J'aime tellement ça raconter des histoires et jouer des personnages les plus différents possibles. J'aime qu'on ne me reconnaisse pas, disparaître derrière le personnage. J’aime que le spectateur oublie que je suis derrière.

Après combien d’années de carrière?

Si je calcule mes années de Conservatoire, ça me fait bientôt 60 ans de métier. J'ai commencé à jouer en 1970, et je n’ai jamais arrêté. De toute ma carrière, j'ai arrêté une seule période de huit mois. J’ai enchaîné les projets les uns après les autres. Je suis chanceuse. Un réalisateur m'avait dit: «You're so game!» C'est peut-être cette partie-là de l'enfant en moi qui s'amuse. Je n’ai pas perdu ça... Je suis toujours étonnée quand je reçois des demandes. Car, à 81 ans, on me demande encore. L’année dernière, je me suis dit que je m’en allais à la retraite, car j’avais passé mon été à lire dans la balançoire, à laisser pousser les mauvais verbes, et je trouvais ça agréable. Je voyais des amis, je recevais des amis. Puis, j'ai eu une proposition. Je ne peux pas m'en empêcher de dire oui. (sourire)

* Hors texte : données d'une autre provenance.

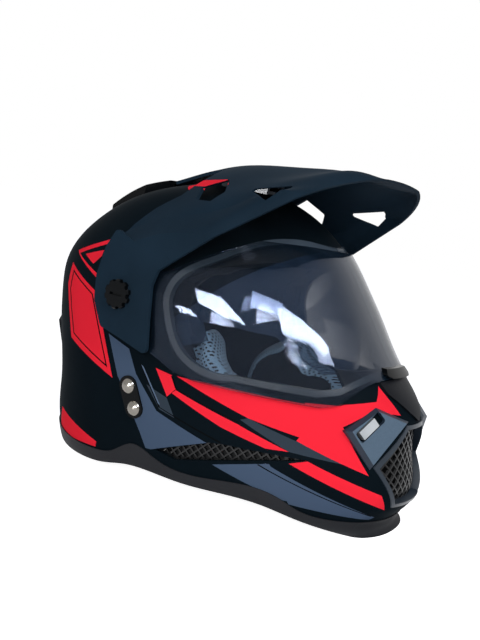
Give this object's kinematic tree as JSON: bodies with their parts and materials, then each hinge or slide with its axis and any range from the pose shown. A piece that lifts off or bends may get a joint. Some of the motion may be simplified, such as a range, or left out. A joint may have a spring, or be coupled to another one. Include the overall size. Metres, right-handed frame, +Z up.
{
  "type": "dual sport helmet",
  "caption": "Full-face road and trail helmet with a peak, clear face shield, drop-down sun visor, vented chin bar and padded lining.",
  "frame": {"origin": "on the floor, at the middle of the helmet's box", "axes": "+Z up, the face looks along -Y, the wearer's right is -X"},
  "size_m": [0.2738, 0.3671, 0.2827],
  "materials": {
    "shell_paint": "painted black outer shell with a light sheen",
    "trim_rubber": "soft dark grey rim moulding",
    "gasket_rubber": "black sealing rubber",
    "impact_foam": "expanded polystyrene, dark",
    "visor_tint": "smoke tinted polycarbonate",
    "shield_clear": "clear polycarbonate with a gloss coat",
    "gloss_black": "moulded gloss black",
    "satin_black": "moulded black",
    "peak_plastic": "painted black with a bluish sheen",
    "steel": "plated steel",
    "washer_plastic": "black washer plate",
    "webbing": "woven polyester strap",
    "pod_paint": "slate grey painted moulding",
    "slug_silver": "silver painted slider",
    "grille_black": "moulded black mesh",
    "pad_mesh": "light blue-grey mesh cloth over foam",
    "lining_cloth": "black brushed lining cloth"
  },
  "bodies": {
    "helmet": {"outer_shell": "shell_paint", "bottom_trim": "trim_rubber", "eyeport_gasket": "gasket_rubber", "eps_liner": "impact_foam", "sun_visor_pin_right": "satin_black", "sun_visor_pin_left": "satin_black", "pivot_plate_right": "satin_black", "pivot_plate_left": "satin_black", "peak_screw_right": "gloss_black", "peak_screw_left": "gloss_black", "rivet_washer_right": "washer_plastic", "rivet_washer_left": "washer_plastic", "chin_strap_right": "webbing", "chin_strap_left": "webbing", "strap_rivets": "steel", "buckle_body": "steel", "strap_tongue": "satin_black", "chin_grille_frame": "gloss_black", "chin_grille": "grille_black", "vent_pod_right": "pod_paint", "vent_pod_left": "pod_paint", "nose_trim": "satin_black", "side_grille_right": "grille_black", "side_grille_left": "grille_black", "top_vent_cover": "gloss_black", "rear_spoiler": "satin_black", "chin_foam": "impact_foam", "cheek_foam_right": "impact_foam", "cheek_foam_left": "impact_foam", "crown_pad": "lining_cloth", "cheek_pad_right": "pad_mesh", "cheek_pad_left": "pad_mesh", "neck_roll": "lining_cloth", "chin_curtain": "lining_cloth", "breath_deflector": "satin_black", "crown_scoop": "pod_paint"},
    "shield": {"face_shield": "shield_clear", "shield_tab": "gloss_black"},
    "sun_visor": {"sun_visor": "visor_tint"},
    "visor_lever": {"sun_visor_lever": "satin_black"},
    "peak": {"peak_shell": "peak_plastic"},
    "right_vent_slug": {"vent_slider_right": "slug_silver"},
    "left_vent_slug": {"vent_slider_left": "slug_silver"},
    "top_vent_slug": {"top_vent_slider": "satin_black"},
    "buckle_lever": {"buckle_lever": "slug_silver"}
  },
  "joints": [
    {"name": "shield_hinge", "type": "hinge", "parent": "helmet", "child": "shield", "pos_m": [0, 0.04252, 0.15138], "axis": [-1, 0, 0], "range_deg": [0, 30]},
    {"name": "sun_visor_hinge", "type": "hinge", "parent": "helmet", "child": "sun_visor", "pos_m": [0, 0.02308, 0.1143], "axis": [-1, 0, 0], "range_deg": [0, 41]},
    {"name": "sun_visor_lever_slide", "type": "slide", "parent": "helmet", "child": "visor_lever", "axis": [-0.0625, 0.998, -0.0094], "range_m": [0, 0.022]},
    {"name": "peak_tilt", "type": "hinge", "parent": "helmet", "child": "peak", "pos_m": [0, 0.04252, 0.15138], "axis": [-1, 0, 0], "range_deg": [0, 6]},
    {"name": "right_vent_slide", "type": "slide", "parent": "helmet", "child": "right_vent_slug", "axis": [0.6666, -0.3063, 0.6796], "range_m": [0, 0.004]},
    {"name": "left_vent_slide", "type": "slide", "parent": "helmet", "child": "left_vent_slug", "axis": [-0.6666, -0.3063, 0.6796], "range_m": [0, 0.004]},
    {"name": "top_vent_slide", "type": "slide", "parent": "helmet", "child": "top_vent_slug", "axis": [0, -0.8886, 0.4588], "range_m": [0, 0.005]},
    {"name": "buckle_lever_hinge", "type": "hinge", "parent": "helmet", "child": "buckle_lever", "pos_m": [-0.0167, 0.022, 0.0156], "axis": [0, -1, 0], "range_deg": [0, 60], "stiffness_Nm_per_rad": 0.02}
  ],
  "couplings": [
    {"joint": "sun_visor_lever_slide", "follows": "sun_visor_hinge", "m_per_rad": 0.03}
  ]
}
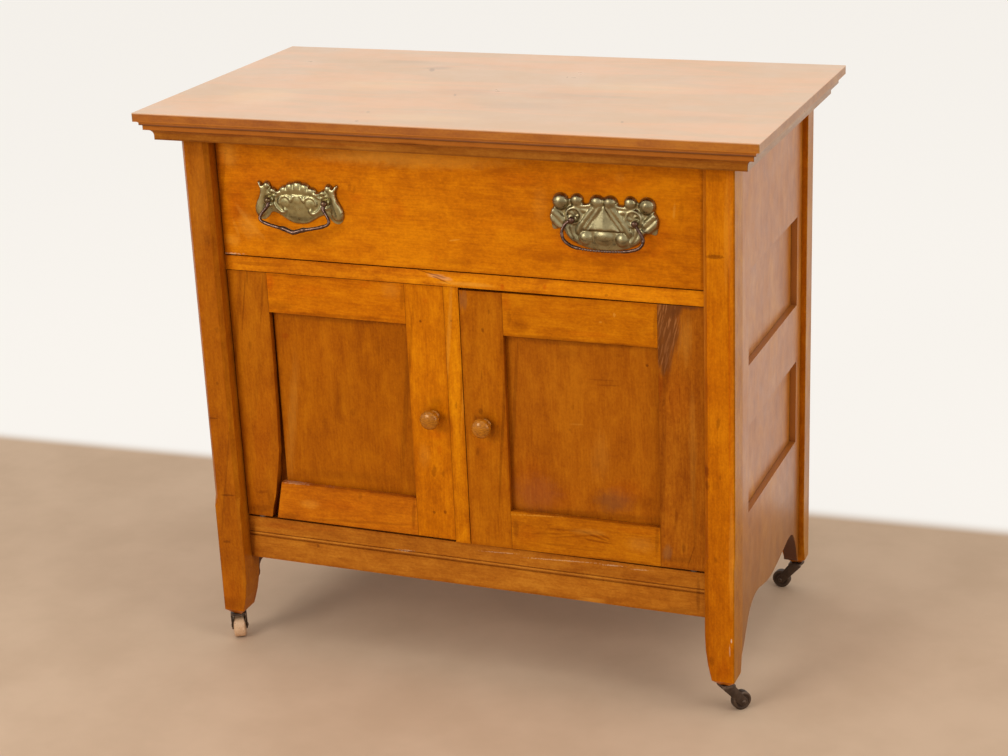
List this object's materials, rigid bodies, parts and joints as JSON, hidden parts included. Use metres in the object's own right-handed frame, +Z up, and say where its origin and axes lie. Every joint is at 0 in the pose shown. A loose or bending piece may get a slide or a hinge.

La plupart des gens rêvent d'une retraite à 65 ans, ce qui n’est manifestement pas votre cas.

Je pense que dans notre métier, c'est rare qu'on ait besoin d'une retraite. J’ai lu récemment une phrase que j’ai adoptée: «La vie, c’est la seule carrière qui m’intéresse.» J'ai envie de vivre, de mordre dans la vie, de rencontrer du monde.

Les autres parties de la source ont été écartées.